世界文学会

Society of World Literature JAPAN

日本学術会議法改正の再考を求める

2023年2月2日

2022年12月6日、内閣府は『日本学術会議の在り方についての政府方針』(以下、『政府方針』と略)を公表した。これに対して、12月21日、日本学術会議は総会において政府方針の再考を求める声明を発出した。

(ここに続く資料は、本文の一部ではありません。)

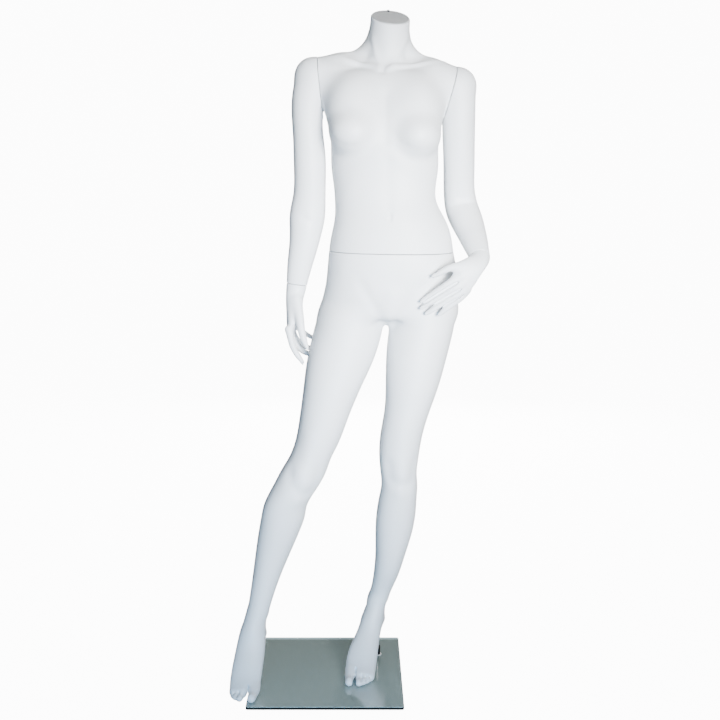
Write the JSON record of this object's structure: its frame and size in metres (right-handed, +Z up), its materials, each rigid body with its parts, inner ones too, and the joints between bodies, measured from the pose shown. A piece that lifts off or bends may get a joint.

 今回出された『政府方針』については、手続きと内容の両面について問題がある。

1. 手続きについての問題点
2021年4月22日、学術会議が自主的改革案『日本学術会議のより良い役割発揮に向けて』を公表したにもかわらず、その後内閣府など関係機関が学術会議と十分な話し合いをしないままで、1年半以上も経過した後に『政府方針』が出された。

2. 内容についての問題点
学術会議の声明に明記されているように6点ある。とりわけ、会員選考のプロセスに第三者委員会を関与させることについては、学問的視点ではなく、政府など外部の意向で恣意的に会員が決められるのではないか、という大きな懸念がある。
 ここ3年余のコロナ対策で焦点となったのは、政治と科学の関係である。国民が政府の政策に不信感を持つ局面が何度もあったが、いずれも政府が専門家である科学者の意見を十分に尊重していないのではないか、という疑いが原因であった。大地震、気候危機、原発事故、感染症とこのところ日本社会はこれまで経験したことのない厳しい状況に直面している。少子高齢化問題もその一部であろう。このような危機の時代だからこそ、政府が科学者の専門的知見に謙虚に耳を傾けなければならない。逆に言えば、政府に都合のよい助言しかしない科学者は専門家の名前に値しないだろう。科学者の国会とも称される学術会議が高い独立性を保ってこそ、日本や日本国民にとって信頼に値する組織であり続けられるのである。

 以上のような理由で、『政府方針』を撤回し、これから学術会議と信頼関係に基づく話し合いを重ねることを強く求める。